### The problem
Starting with the first line and ending with the line that holds "points along +X.", repeat the material exactly.
------ The records
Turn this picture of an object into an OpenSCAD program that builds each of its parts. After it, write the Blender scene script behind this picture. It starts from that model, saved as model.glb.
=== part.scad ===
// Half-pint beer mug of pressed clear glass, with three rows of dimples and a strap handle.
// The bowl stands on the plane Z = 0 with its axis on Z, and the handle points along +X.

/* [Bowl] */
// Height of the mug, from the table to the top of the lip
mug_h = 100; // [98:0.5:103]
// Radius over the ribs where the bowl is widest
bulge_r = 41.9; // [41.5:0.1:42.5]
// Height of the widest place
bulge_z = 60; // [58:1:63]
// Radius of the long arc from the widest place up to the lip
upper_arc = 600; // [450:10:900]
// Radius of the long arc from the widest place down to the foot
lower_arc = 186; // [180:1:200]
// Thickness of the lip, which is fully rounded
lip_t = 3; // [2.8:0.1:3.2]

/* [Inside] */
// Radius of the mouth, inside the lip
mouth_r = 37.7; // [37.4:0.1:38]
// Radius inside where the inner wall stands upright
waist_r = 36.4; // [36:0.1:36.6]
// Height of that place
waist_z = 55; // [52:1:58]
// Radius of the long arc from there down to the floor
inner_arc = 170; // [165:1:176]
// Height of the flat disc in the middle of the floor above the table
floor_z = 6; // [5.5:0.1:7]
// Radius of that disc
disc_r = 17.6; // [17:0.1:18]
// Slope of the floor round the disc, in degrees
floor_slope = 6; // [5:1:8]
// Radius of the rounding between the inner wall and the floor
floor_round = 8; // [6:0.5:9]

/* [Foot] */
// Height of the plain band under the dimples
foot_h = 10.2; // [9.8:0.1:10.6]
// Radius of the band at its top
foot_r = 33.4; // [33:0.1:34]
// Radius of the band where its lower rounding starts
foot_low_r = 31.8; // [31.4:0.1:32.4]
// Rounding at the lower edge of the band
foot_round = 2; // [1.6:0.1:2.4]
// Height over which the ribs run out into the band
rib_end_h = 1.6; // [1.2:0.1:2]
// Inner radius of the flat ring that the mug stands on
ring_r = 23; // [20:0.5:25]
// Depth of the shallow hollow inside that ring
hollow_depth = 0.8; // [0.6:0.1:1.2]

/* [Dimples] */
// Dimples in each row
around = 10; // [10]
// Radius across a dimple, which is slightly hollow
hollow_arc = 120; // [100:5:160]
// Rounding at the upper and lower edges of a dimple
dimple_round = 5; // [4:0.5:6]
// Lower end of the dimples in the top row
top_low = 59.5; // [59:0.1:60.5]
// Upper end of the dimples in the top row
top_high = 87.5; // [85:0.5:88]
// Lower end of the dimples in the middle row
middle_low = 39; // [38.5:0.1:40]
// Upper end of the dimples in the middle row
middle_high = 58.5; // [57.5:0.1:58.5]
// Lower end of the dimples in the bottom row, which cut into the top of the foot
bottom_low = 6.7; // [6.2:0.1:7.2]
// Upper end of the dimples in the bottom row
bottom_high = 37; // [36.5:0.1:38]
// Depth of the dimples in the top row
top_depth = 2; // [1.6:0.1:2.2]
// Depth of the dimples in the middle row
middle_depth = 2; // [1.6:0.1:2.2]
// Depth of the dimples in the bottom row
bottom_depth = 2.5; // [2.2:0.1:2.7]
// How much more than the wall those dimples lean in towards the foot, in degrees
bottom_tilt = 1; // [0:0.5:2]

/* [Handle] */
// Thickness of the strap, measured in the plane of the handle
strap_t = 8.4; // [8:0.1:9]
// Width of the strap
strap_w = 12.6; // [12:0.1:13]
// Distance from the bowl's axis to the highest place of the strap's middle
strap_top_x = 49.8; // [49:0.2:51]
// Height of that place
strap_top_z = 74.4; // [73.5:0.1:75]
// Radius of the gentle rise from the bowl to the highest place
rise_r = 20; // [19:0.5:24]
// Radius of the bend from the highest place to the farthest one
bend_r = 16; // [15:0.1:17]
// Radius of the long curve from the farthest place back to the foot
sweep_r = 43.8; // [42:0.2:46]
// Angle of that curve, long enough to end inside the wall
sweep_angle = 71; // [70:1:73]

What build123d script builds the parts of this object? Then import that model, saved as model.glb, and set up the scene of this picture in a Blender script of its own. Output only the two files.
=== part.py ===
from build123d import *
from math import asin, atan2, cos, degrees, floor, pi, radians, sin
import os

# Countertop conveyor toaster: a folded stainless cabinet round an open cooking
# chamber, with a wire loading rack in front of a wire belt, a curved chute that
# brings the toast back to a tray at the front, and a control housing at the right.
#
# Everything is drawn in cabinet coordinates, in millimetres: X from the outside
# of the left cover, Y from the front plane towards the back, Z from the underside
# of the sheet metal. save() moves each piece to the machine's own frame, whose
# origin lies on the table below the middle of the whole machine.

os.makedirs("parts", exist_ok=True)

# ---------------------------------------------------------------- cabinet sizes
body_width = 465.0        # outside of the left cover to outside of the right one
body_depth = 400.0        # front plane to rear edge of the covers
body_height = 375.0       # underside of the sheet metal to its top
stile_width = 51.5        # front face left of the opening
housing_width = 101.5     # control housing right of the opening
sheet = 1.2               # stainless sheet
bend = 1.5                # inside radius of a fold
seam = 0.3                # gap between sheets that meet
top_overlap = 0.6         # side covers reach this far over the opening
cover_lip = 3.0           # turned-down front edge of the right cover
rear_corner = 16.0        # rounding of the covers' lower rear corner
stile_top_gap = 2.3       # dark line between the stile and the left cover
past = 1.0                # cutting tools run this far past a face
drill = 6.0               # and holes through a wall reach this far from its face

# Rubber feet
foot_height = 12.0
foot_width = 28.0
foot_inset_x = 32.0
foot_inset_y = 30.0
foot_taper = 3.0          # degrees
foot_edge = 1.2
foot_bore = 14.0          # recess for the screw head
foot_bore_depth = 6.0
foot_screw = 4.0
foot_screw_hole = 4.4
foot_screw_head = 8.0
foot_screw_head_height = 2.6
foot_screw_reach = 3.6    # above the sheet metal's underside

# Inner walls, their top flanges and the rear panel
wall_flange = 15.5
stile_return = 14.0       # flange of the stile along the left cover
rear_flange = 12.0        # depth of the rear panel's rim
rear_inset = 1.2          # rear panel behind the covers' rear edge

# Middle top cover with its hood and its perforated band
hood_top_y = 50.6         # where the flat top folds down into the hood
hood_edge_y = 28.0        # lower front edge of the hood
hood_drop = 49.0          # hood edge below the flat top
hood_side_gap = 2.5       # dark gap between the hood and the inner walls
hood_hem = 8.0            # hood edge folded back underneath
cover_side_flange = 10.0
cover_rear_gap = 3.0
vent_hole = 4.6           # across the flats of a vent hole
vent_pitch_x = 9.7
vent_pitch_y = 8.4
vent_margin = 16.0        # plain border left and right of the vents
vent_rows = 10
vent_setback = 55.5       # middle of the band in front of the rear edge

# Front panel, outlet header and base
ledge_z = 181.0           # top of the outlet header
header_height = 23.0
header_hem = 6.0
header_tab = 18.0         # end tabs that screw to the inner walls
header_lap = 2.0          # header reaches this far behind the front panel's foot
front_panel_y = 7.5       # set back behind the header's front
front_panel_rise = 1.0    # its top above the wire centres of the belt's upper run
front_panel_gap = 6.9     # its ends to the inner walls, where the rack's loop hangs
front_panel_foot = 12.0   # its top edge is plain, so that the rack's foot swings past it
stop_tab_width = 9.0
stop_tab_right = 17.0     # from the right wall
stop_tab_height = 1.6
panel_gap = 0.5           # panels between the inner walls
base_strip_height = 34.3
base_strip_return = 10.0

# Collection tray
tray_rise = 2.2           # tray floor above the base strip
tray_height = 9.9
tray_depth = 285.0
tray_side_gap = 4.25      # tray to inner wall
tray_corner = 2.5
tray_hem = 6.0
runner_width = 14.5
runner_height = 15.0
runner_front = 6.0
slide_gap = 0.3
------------
### Written solution
Turn this picture of an object into an OpenSCAD program that builds each of its parts. After it, write the Blender scene script behind this picture. It starts from that model, saved as model.glb.
=== part.scad ===
// Half-pint beer mug of pressed clear glass, with three rows of dimples and a strap handle.
// The bowl stands on the plane Z = 0 with its axis on Z, and the handle points along +X.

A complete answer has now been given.